Monitoring Your Local Deployment
Once you’re running in production, monitor these metrics:
import requests
def check_health(base_url: str = "http://localhost:8000"):
# vLLM exposes metrics at /metrics (Prometheus format)
metrics = requests.get(f"{base_url}/metrics").text
# Key metrics to watch:
# - vllm:num_requests_running (current load)
# - vllm:num_requests_waiting (queue depth)
# - vllm:gpu_cache_usage_perc (memory pressure)
# - vllm:avg_generation_throughput_toks_per_s (performance)
return metrics
Set up alerts when GPU cache usage exceeds 90% or request queue depth grows consistently. These indicate you need to scale up (more GPUs) or optimize (better batching, shorter max_tokens).
FAQ
Can I run DeepSeek Vision on a Mac with Apple Silicon?
Yes, using Ollama or llama.cpp with the GGUF format. An M2 Ultra with 192GB unified memory can run the full 27B model in Q5_K_M quantization. An M4 Pro with 48GB handles the 16B model comfortably. Performance is roughly 3-5x slower than an equivalent NVIDIA GPU due to Metal’s lower throughput on matrix operations. Fine for development, not great for production throughput.
How much does GPU rental cost for self-hosting?
A100 80GB instances run roughly $1.50-2.50/hour on major cloud providers (Lambda, RunPod, Vast.ai). Reserved instances drop to $0.80-1.20/hour with annual commitments. For comparison, processing 100K images on the API costs about $40 with V4-Flash. You’d need to run the GPU for 20-25 hours to process the same volume, costing $30-60. The API wins on small-to-medium volume.
Is the MIT license really “do anything”?
Yes. MIT is one of the most permissive open-source licenses. You can use DeepSeek-VL2 commercially, modify it, redistribute it, embed it in proprietary products, and never share your modifications. The only requirement is including the copyright notice. There are no usage restrictions, no “responsible AI” clauses, and no revenue-sharing. This is a genuine advantage over some alternatives that use more restrictive licenses.

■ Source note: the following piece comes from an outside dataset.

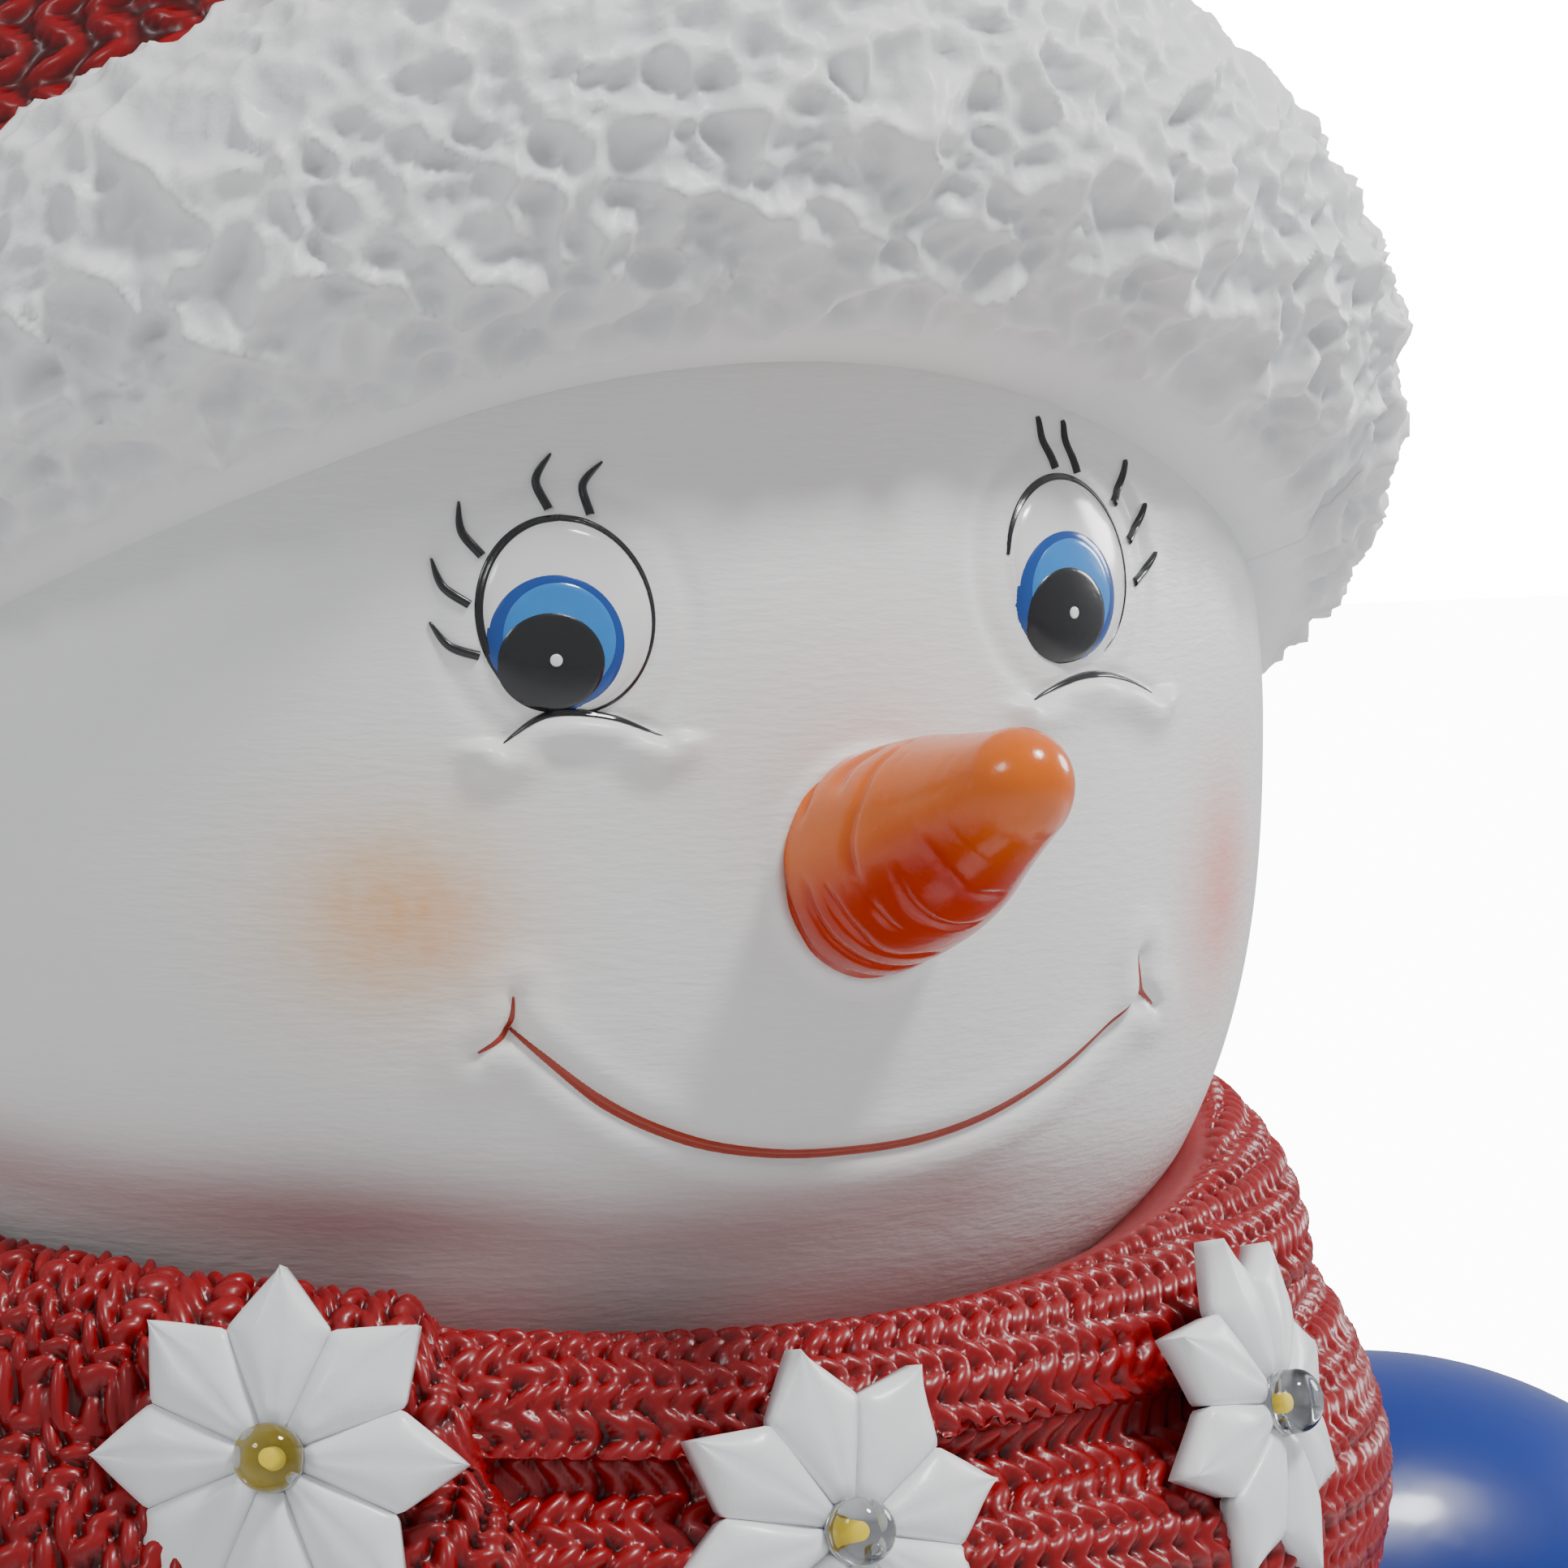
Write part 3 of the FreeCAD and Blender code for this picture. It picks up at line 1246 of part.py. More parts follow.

What’s the quality gap between local VL2 and the V4-Flash API?
Roughly 2-4% lower accuracy on complex tasks, with minimal difference on simple OCR. The V4 API models have been trained on more data and fine-tuned more extensively than the open-weight VL2 release. For straightforward document extraction, you won’t notice the difference. For tasks requiring nuanced reasoning (comparing documents, interpreting ambiguous handwriting), the API models pull ahead meaningfully.
Can I fine-tune the model for my specific documents?
Yes. Since you have the full weights, you can fine-tune using LoRA or full fine-tuning on your document types. This can close the gap with the API models and even surpass them on your specific domain. You’ll need a few hundred labeled examples (image + expected output pairs). Tools like axolotl and unsloth make fine-tuning vision models reasonably straightforward with a single A100.
Should I be worried about running Chinese AI models?
The MIT-licensed weights are just numbers. There’s no phone-home functionality, no telemetry, no data collection. Once downloaded, the model runs entirely offline. The concern about Chinese data laws applies only to the API (where your data goes to their servers), not to self-hosting. Running the model locally is exactly as safe as running any other open-source software on your machine. Verify this yourself by monitoring network traffic during inference.